# Max withdrawal limit from ATM



## Richdufai

Is there a maximum withdrawal limit for withdrawing cash from ATM's in Dubai?? I am planning to use my Bank of America debit card on the partner ATM (Barclays bank in UAE)....


----------



## Felixtoo2

Different machines seem to have different limits but the most i`ve ever taken out in one go is 10000dhs.


----------



## Richdufai

Thanks Felix!


----------



## _DXB_

Depends on the limit that your bank allows


----------



## DubaiATC

My bank (UNB) has a daily ATM limit of 5,000 Dhs.


----------



## Elphaba

_DXB_ said:


> Depends on the limit that your bank allows


It does and specificaly how much _your_ bank allows _you_ to take out. 

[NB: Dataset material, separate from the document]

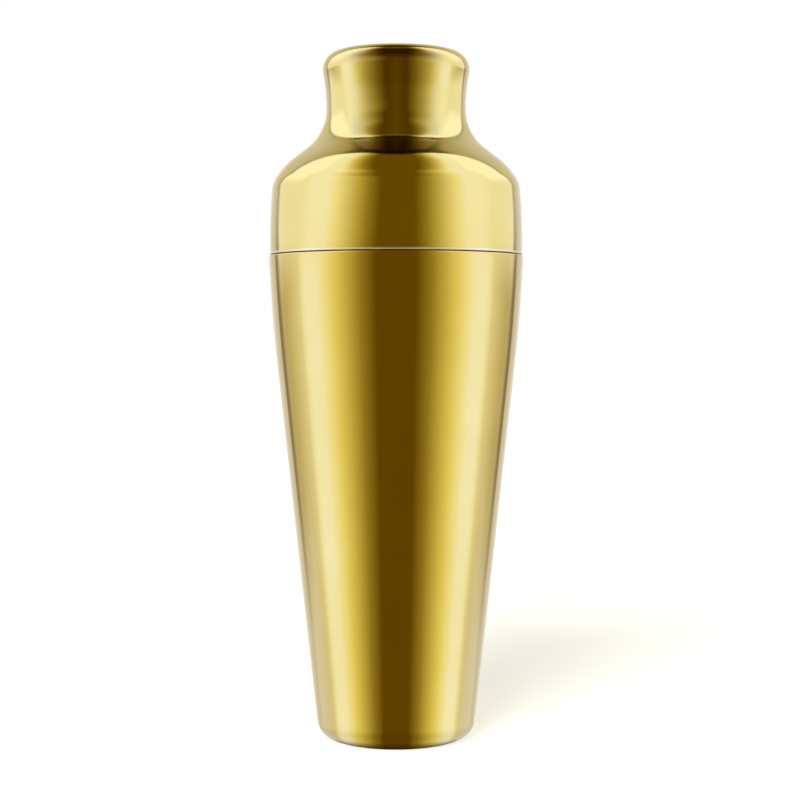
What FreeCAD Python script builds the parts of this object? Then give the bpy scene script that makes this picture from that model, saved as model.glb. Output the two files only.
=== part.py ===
import FreeCAD, Part
import math
import os

# A two-piece Parisian cocktail shaker, closed: a tapered tin, and a waisted cap whose collar plugs
# into the tin's mouth. Millimetres, +Z up, origin on the axis in the plane that the foot rests on.
# Every piece is turned about Z. A lean is a direction of travel along an outline, in degrees from
# straight up, positive towards the axis: -90 runs outwards, -180 runs down and 90 runs inwards.

# Tin
TIN_HEIGHT = 167.1
MOUTH_RADIUS = 44.0
TIN_WALL = 0.8
TAPER_LEAN = -6.25          # the straight cone, widening upwards
TAPER_TOP = 126.7           # where the cone starts to straighten up
MOUTH_LEAN = -2.35          # what is left of the taper at the rim
FLOOR_HEIGHT = 6.6          # underside of the tin's own floor
FLOOR_BEND = 4.0

# Base cup, welded round the foot of the tin and polished flush, with the weight inside it
CUP_WALL = 0.8
CUP_SEAM = 12.0             # height of the cup's upper edge
FOOT_BEND = 6.0
UNDERSIDE_HEIGHT = 1.8      # the cup's middle stands this far off the table
UNDERSIDE_RADIUS = 15.0
STEP_BEND = 2.2
LAP_SLOPE = 1.6             # height over which the tin's inside steps in behind the cup
WEIGHT_RADIUS = 19.5
WEIGHT_CHAMFER = 0.6

# Cap
OVERALL_HEIGHT = 237.0
SEAM_GAP = 0.25             # between the tin's rim and the cap's edge when the cap is home
RIM_STEP = 0.42             # how far the cap's edge stands in from the tin's rim
CAP_WALL = 0.8
EDGE_BEND = 0.4             # rounding outside at the cap's edge
EDGE_LEAN = -1.2
BAND_TOP = 189.8            # where the band's long bulge ends
BAND_LEAN = 5.0
CORNER_BEND = 8.3           # the tighter bend between the band and the shoulder
CORNER_LEAN = 31.2
SHOULDER_BEND = 25.7
SLOPE_LEAN = 52.5
SLOPE_LENGTH = 5.6
THROAT_BEND = 17.4
FLARE_LEAN = -10.8
TOP_BEND = 6.1
HOLE_RADIUS = 16.8          # where the top turns down round the closing disc
HOLE_BEND = 1.2
HOLE_LIP = 0.8

# Closing disc and collar
DISC_THICKNESS = 0.8
DISC_DEPTH = 1.0            # how far the disc sits below the top
DISC_EDGE = 0.25
COLLAR_WALL = 0.6
COLLAR_DEPTH = 14.0         # below the tin's rim
COLLAR_RISE = 9.0           # above the cap's edge
COLLAR_FIT = 0.06           # running clearance in the mouth
COLLAR_LEAN = -3.05         # the taper of the mouth over the collar's depth
COLLAR_LEAD = 0.45          # rounding at the collar's lower end
PLUG_TOP = 0.5              # the plug steps in to the band's bore this far below the rim


def step_along(station, run):
    """The middle and end of one run, ("line", length) or ("arc", bend_radius, new_lean)."""
    radius, height, lean = station
    stations = []
    for part in (0.5, 1.0):
        if run[0] == "line":
            turn = math.radians(lean)
            length = part * run[1]
            stations.append((radius - length * math.sin(turn), height + length * math.cos(turn), lean))
        else:
            reached = lean + part * (run[2] - lean)
            bend = math.copysign(run[1], run[2] - lean)
            across = math.cos(math.radians(reached)) - math.cos(math.radians(lean))
            along = math.sin(math.radians(reached)) - math.sin(math.radians(lean))
            stations.append((radius + bend * across, height + bend * along, reached))
    return stations


def trace(radius, height, lean, *runs):
    """Follow a smooth outline run by run: each span holds its start, middle and end station."""
    spans = []
    start = (radius, height, lean)
    for run in runs:
        middle, end = step_along(start, run)
        spans.append((start, middle, end))
        start = end
    return spans


def inside(spans, distance):
    """The same outline shifted inwards, square to itself, as the other face of a sheet is."""
    def shifted(station):
        radius, height, lean = station
        turn = math.radians(lean)
        return (radius - distance * math.cos(turn), height - distance * math.sin(turn), lean)

    return [tuple(shifted(station) for station in span) for span in spans]


def backwards(spans):
    return [tuple(reversed(span)) for span in reversed(spans)]


def line(start, end):
    """A straight edge between two stations or (radius, height) pairs."""
    return Part.LineSegment(FreeCAD.Vector(start[0], 0, start[1]), FreeCAD.Vector(end[0], 0, end[1])).toShape()


def arc(start, middle, end):
    """A round edge through three stations or (radius, height) pairs."""
    return Part.Arc(*(FreeCAD.Vector(station[0], 0, station[1]) for station in (start, middle, end))).toShape()


def edges(spans):
    """One edge per span: straight where the lean stays the same, round where it changes."""
    return [line(span[0], span[2]) if span[0][2] == span[2][2] else arc(*span) for span in spans]


def turned(outline):
    """The solid that a closed outline makes when it is turned about Z."""
    face = Part.Face(Part.Wire(outline))
    return face.revolve(FreeCAD.Vector(0, 0, 0), FreeCAD.Vector(0, 0, 1), 360)


def circle_at(solid, radius, height):
    """The solid's circular edge about Z with this radius and height."""
    return next(edge for edge in solid.Edges if isinstance(edge.Curve, Part.Circle)
                and abs(edge.Curve.Radius - radius) < 1e-6 and abs(edge.Curve.Center.z - height) < 1e-6)


def climb(bend, lean, new_lean):
    """The height that a bend gains while it turns from one lean to another."""
    return bend * abs(math.sin(math.radians(new_lean)) - math.sin(math.radians(lean)))


def bend_over(height, lean, new_lean):
    """The radius of the bend that gains a height while it turns from one lean to another."""
    return height / climb(1, lean, new_lean)


MOUTH_BEND = bend_over(TIN_HEIGHT - TAPER_TOP, TAPER_LEAN, MOUTH_LEAN)


def taper_radius(height):
    """Outside radius of the straight cone at a height, met smoothly by the bend up to the mouth."""
    mouth_width = MOUTH_BEND * (math.cos(math.radians(MOUTH_LEAN)) - math.cos(math.radians(TAPER_LEAN)))
    return MOUTH_RADIUS - mouth_width - (TAPER_TOP - height) * math.tan(math.radians(-TAPER_LEAN))


def foot(start_radius, floor_height, bend, inset, top):
    """An outline that runs out along a floor, round a bend and up the cone, set in from its outside."""
    taper = math.radians(-TAPER_LEAN)
    bend_top = floor_height + climb(bend, -90, TAPER_LEAN)
    floor_radius = taper_radius(bend_top) - inset / math.cos(taper) - bend * math.cos(taper)
    return trace(start_radius, floor_height, -90,
                 ("line", floor_radius - start_radius),
                 ("arc", bend, TAPER_LEAN),
                 ("line", (top - bend_top) / math.cos(taper)))


def tin_shell():
    """Drawn sheet with a full-round rim. Below the seam it is stepped in behind the base cup."""
    taper = math.radians(-TAPER_LEAN)
    lower = foot(0, FLOOR_HEIGHT, FLOOR_BEND, CUP_WALL, CUP_SEAM + CUP_WALL * math.sin(taper))
    step_end = (taper_radius(CUP_SEAM), CUP_SEAM)
    rim_lean = MOUTH_LEAN - math.degrees(TIN_WALL / 2 / MOUTH_BEND)
    upper = trace(*step_end, TAPER_LEAN,
                  ("line", (TAPER_TOP - step_end[1]) / math.cos(taper)),
                  ("arc", MOUTH_BEND, rim_lean))
    inner_lower = inside(lower, TIN_WALL)
    inner_upper = inside(upper, TIN_WALL)
    slope_end = (taper_radius(CUP_SEAM + LAP_SLOPE) - TIN_WALL / math.cos(taper), CUP_SEAM + LAP_SLOPE)
    inner_upper[0] = ((*slope_end, TAPER_LEAN), inner_upper[0][1], inner_upper[0][2])
    rim_turn = math.radians(rim_lean)
    rim_top = (upper[-1][2][0] - TIN_WALL / 2 * (math.cos(rim_turn) + math.sin(rim_turn)),
               upper[-1][2][1] + TIN_WALL / 2 * (math.cos(rim_turn) - math.sin(rim_turn)))
    return turned(edges(lower) + [line(lower[-1][2], step_end)]
                  + edges(upper) + [arc(upper[-1][2], rim_top, inner_upper[-1][2])]
                  + edges(backwards(inner_upper)) + [line(slope_end, inner_lower[-1][2])]
                  + edges(backwards(inner_lower)) + [line(inner_lower[0][0], lower[0][0])])


def tin_base_cover():
    """Pressed cup that makes the foot: a flat ring to stand on round a raised middle."""
    step_turn = math.degrees(math.acos(1 - UNDERSIDE_HEIGHT / 2 / STEP_BEND))
    middle = trace(0, UNDERSIDE_HEIGHT, -90,
                   ("line", UNDERSIDE_RADIUS),
                   ("arc", STEP_BEND, -90 - step_turn),
                   ("arc", STEP_BEND, -90))
    outer = middle + foot(middle[-1][2][0], 0, FOOT_BEND, 0, CUP_SEAM)
    inner = inside(outer, CUP_WALL)
    return turned(edges(outer) + [line(outer[-1][2], inner[-1][2])]
                  + edges(backwards(inner)) + [line(inner[0][0], outer[0][0])])


def tin_base_weight():
    """Steel disc between the tin's floor and the cup, which keeps the empty tin upright."""
    bottom = UNDERSIDE_HEIGHT + CUP_WALL
    disc = Part.makeCylinder(WEIGHT_RADIUS, FLOOR_HEIGHT - bottom, FreeCAD.Vector(0, 0, bottom))
    return disc.makeChamfer(WEIGHT_CHAMFER, [circle_at(disc, WEIGHT_RADIUS, height)
                                             for height in (bottom, FLOOR_HEIGHT)])


def cap_edge():
    """The rounding at the cap's edge, from its foot up to the band."""
    foot_radius = MOUTH_RADIUS - RIM_STEP - EDGE_BEND * math.cos(math.radians(EDGE_LEAN))
    return trace(foot_radius, TIN_HEIGHT + SEAM_GAP, -90, ("arc", EDGE_BEND, EDGE_LEAN))


def cap_outline(start):
    """Outside of the cap from the top of its edge, over the shoulder and neck to the closing disc."""
    lower = trace(*start,
                  ("arc", bend_over(BAND_TOP - start[1], EDGE_LEAN, BAND_LEAN), BAND_LEAN),
                  ("arc", CORNER_BEND, CORNER_LEAN),
                  ("arc", SHOULDER_BEND, SLOPE_LEAN),
                  ("line", SLOPE_LENGTH),
                  ("arc", THROAT_BEND, 0))
    throat = lower[-1][2]
    flare_height = OVERALL_HEIGHT - throat[1] - climb(TOP_BEND, FLARE_LEAN, 90)
    neck = trace(*throat,
                 ("arc", bend_over(flare_height, 0, FLARE_LEAN), FLARE_LEAN),
                 ("arc", TOP_BEND, 90))
    top_edge = neck[-1][2]
    hole = trace(*top_edge,
                 ("line", top_edge[0] - HOLE_RADIUS - HOLE_BEND),
                 ("arc", HOLE_BEND, 180),
                 ("line", HOLE_LIP))
    return lower + neck + hole


def cap_shell():
    """Spun sheet: its edge is rounded outside, and its top turns down round the closing disc."""
    edge = cap_edge()
    outer = cap_outline(edge[-1][2])
    inner = inside(outer, CAP_WALL)
    bore_foot = (inner[0][0][0], edge[0][0][1])
    return turned(edges(edge + outer) + [line(outer[-1][2], inner[-1][2])] + edges(backwards(inner))
                  + [line(inner[0][0], bore_foot), line(bore_foot, edge[0][0])])


def cap_crown():
    """Disc welded into the turned-down hole in the top of the neck."""
    top = OVERALL_HEIGHT - DISC_DEPTH
    disc = Part.makeCylinder(HOLE_RADIUS, DISC_THICKNESS, FreeCAD.Vector(0, 0, top - DISC_THICKNESS))
    return disc.makeFillet(DISC_EDGE, [circle_at(disc, HOLE_RADIUS, top)])


def cap_collar():
    """Ring that is welded inside the cap's band and plugs the tin's mouth with a running fit."""
    edge_height = TIN_HEIGHT + SEAM_GAP
    band_bore = MOUTH_RADIUS - RIM_STEP - CAP_WALL
    plug_top = TIN_HEIGHT - PLUG_TOP
    plug_bottom = TIN_HEIGHT - COLLAR_DEPTH
    top_radius = MOUTH_RADIUS - TIN_WALL - COLLAR_FIT
    bottom_radius = top_radius - (plug_top - plug_bottom) * math.tan(math.radians(-COLLAR_LEAN))
    outer = [(bottom_radius, plug_bottom), (top_radius, plug_top),
             (band_bore, edge_height), (band_bore, edge_height + COLLAR_RISE)]
    inner = [(radius - COLLAR_WALL, height) for radius, height in outer]
    corners = outer + inner[::-1]
    ring = turned([line(start, end) for start, end in zip(corners, corners[1:] + corners[:1])])
    return ring.makeFillet(COLLAR_LEAD, [circle_at(ring, bottom_radius, plug_bottom)])


os.makedirs("parts", exist_ok=True)
for piece in (tin_shell, tin_base_weight, tin_base_cover, cap_shell, cap_crown, cap_collar):
    shape = piece()
    shape.exportStep("parts/" + piece.__name__ + ".step")
    print(piece.__name__, "valid:", shape.isValid(), "solids:", len(shape.Solids),
          "volume:", round(shape.Volume, 1))
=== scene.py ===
import math

import bpy
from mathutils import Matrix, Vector


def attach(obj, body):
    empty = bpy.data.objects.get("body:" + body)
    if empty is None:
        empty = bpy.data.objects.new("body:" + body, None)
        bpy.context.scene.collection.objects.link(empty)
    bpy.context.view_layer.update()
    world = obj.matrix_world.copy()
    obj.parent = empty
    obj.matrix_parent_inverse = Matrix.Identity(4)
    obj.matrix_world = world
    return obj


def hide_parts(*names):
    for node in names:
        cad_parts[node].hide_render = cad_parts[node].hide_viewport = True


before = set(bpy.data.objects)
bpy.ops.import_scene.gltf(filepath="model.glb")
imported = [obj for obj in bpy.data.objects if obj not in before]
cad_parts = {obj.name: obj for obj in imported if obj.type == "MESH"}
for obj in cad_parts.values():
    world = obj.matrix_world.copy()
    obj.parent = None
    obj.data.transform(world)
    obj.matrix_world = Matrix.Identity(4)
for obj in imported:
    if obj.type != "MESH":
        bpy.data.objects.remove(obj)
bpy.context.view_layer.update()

# Looks of a two-piece cocktail shaker. Every piece is a sheet-metal turning, so each one is an
# outline in millimetres that is turned about Z into a fine mesh with exact normals. A lean is a
# direction of travel along an outline, in degrees from straight up, positive towards the axis.
MM = 0.001

# Tin and base cup, as designed
TIN_HEIGHT = 167.1
MOUTH_RADIUS = 44.0
TIN_WALL = 0.8
TAPER_LEAN = -6.25
TAPER_TOP = 126.7
MOUTH_LEAN = -2.35
FLOOR_HEIGHT = 6.6
FLOOR_BEND = 4.0
CUP_WALL = 0.8
CUP_SEAM = 12.0
FOOT_BEND = 6.0
UNDERSIDE_HEIGHT = 1.8
UNDERSIDE_RADIUS = 15.0
STEP_BEND = 2.2
LAP_SLOPE = 1.6

# Cap, closing disc and collar, as designed
OVERALL_HEIGHT = 237.0
SEAM_GAP = 0.25
RIM_STEP = 0.42
CAP_WALL = 0.8
EDGE_BEND = 0.4
EDGE_LEAN = -1.2
BURNISHED_HIGHLIGHT_HEIGHT = 0.4
BAND_TOP = 189.8
BAND_LEAN = 5.0
CORNER_BEND = 8.3
CORNER_LEAN = 31.2
SHOULDER_BEND = 25.7
SLOPE_LEAN = 52.5
SLOPE_LENGTH = 5.6
THROAT_BEND = 17.4
FLARE_LEAN = -10.8
TOP_BEND = 6.1
HOLE_RADIUS = 16.8
HOLE_BEND = 1.2
HOLE_LIP = 0.8
DISC_THICKNESS = 0.8
DISC_DEPTH = 1.0
DISC_EDGE = 0.25
COLLAR_WALL = 0.6
COLLAR_DEPTH = 14.0
COLLAR_RISE = 9.0
COLLAR_FIT = 0.06
COLLAR_LEAN = -3.05
COLLAR_LEAD = 0.45
PLUG_TOP = 0.5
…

Richdufai - you need to check with your own bank to see how much you are permitted to withdraw. Also be warned that there are not very many Barclays Bank ATMs as they are not a major provider of banking services in the UAE.


----------



## zin

Basic HSBC account if memory serves allows 8000 AED a day.


----------



## _DXB_

How much can you draw out back home in the US (In $)? $500? $100??

Whatever that limit is, convert it in to AED (roughly) and that'll be what you can draw out here. ATM's here have various limits of how much can be withdrawn at any one time.


----------